Winters encourages experimentation, but warns that companies shouldn’t keep their social media function separate from marketing and other outward-facing departments.

He says: "The organisations that have social media marketing managers and marketing managers for everything else I think are going to have problems in the long term.

"Now if you start some experiments for a while that’s fine, but this will become a part of your touchpoints to the customer, which means you do need to have someone who is responsible for everything.

"[Also] you have to have much tighter integration with the call centre because the call centre has the human touchpoint … the ones that have to right a lot of things.

"A lot of times the customer service department is separated from marketing and that, in the long term, needs to be done carefully, because at the end of the day the customer expects that customer service knows what marketing is doing, knows what the direct sales force is doing, knows what social media is doing."
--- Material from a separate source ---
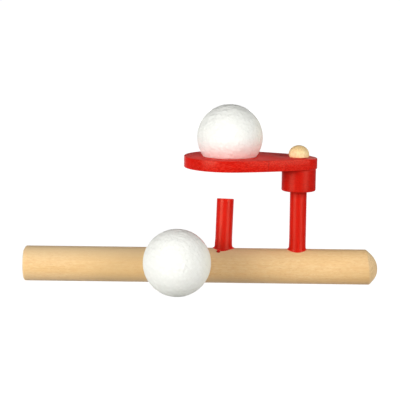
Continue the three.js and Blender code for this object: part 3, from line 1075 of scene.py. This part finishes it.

Social's impact on advertising


At one point in his presentation, Winters predicted there would be a swing in marketers’ attention and spend away from advertising and towards social media, although direct marketing would be unaffected.

In the interview, he points to electronic goods as the industry where this shift will be seen soonest, but backtracks on his assertion that marketers would be paying less attention to advertising.

Instead, he suggests, "advertising is going to change its stripes" as technology such as Neolane's helps turn anonymous social media fans and followers into identifiable customers.

"I guess there's always a question: is there anybody doing this for real? I talked to EMI, who's doing this with the Neolane platform. They're actually doing this integration of Facebook with some of the traditional channels and having some successes with it," he says.

"If we do this right, we are creating new fact-based insight around the value, behaviour and needs of our known customer segments. They still need offers, they still need to be delighted, they still need to have a lot of those creative things that make people want to come and do business with you.

"Just having a Facebook page isn’t going to be good unless there’s creative going in there, so I think the good creative agencies are realising that and are shifting their creative individuals to understanding that there are other ways of surfacing creativity than just advertising."

We move on to discussing Twitter, on which Winters claims to have seen "some very bad examples" of marketing, observing: "You can actually spam much worse on Twitter than you can spam with emails".

But, while he agrees Twitter generally has less appeal to marketers than Facebook, he cautions: "Twitter is still finding its place. Customers of all types are deciding how it works. I’ve already started seeing very focused Twitter applications – for example what some of the airlines are doing with it is absolutely brilliant."

Likewise, customer contact via other social media touchpoints such as Facebook, Foursquare and apps is still evolving, says Winters.

"There are lots of experiments, some will work, some won't. The most important thing is that you find something that does work that you can actually incorporate it into your strategy and your platform, and not just have it as another random activity."

Location data and Apple


One area where few UK brands have as yet ventured is location-based marketing. Like any other touchpoint, says Winters, brands need to give people a benefit to get their permission to use their data.

Later on, a different angle on the subject crops up when after a question about Sony's recent data woes, Winters suddenly shifts the ethical spotlight onto Apple, which was recently found to be capturing location data from iPhone users.

"I don't think Sony did anything wrong," says Winters, "I've worked with Sony in the past. I realise how professional and ethical they are.

"I'm more concerned that nobody is talking about what Apple did by building in the capture of data on all of the iPhones and forgetting to tell everybody that they were capturing all the data. That for me is unethical behaviour.

"Now whether the senior management at Apple, Steve Jobs, knew about it or not, someone in that organisation made the decision to put that app on and not tell anyone that they were collecting all the data. And it's unencrypted data and with a very little programme, you can capture it."

Haven't people accused Google of similar things?

Winters is more circumspect, answering that he thinks Google, Facebook and Twitter are "going to go through challenges over the next 18 months ... the whole legal rigmarole around these new channels is going to continue".

He observes that "we" are technically giving Google and Facebook "permission to collect all of our data", but suggests the wind may change as consumers get wiser.

He relates a "wonderful summary" by Commerzbank marketer Martin Nitsche, who told him: "In the 70s and 80s we were worried about the Government, Big Brother, collecting data about us. Then in the 90s and the 2000s, we worried about companies collecting data. Now it's down to the point we have to protect the consumers from themselves."

Winters predicts legal changes over the next 18 months, but draws the focus back to being ethical with handling consumer data.

People who steal or give data away they weren't allowed to should go to jail, he says, but, "if you do something that is right for your consumers, you don't have to worry about data protection.

"It's all about educating consumers, protecting consumers against themselves, getting consumers to realise what it means, because data has value and it has to be a fair trade. If it's a fair trade, then there's never a problem."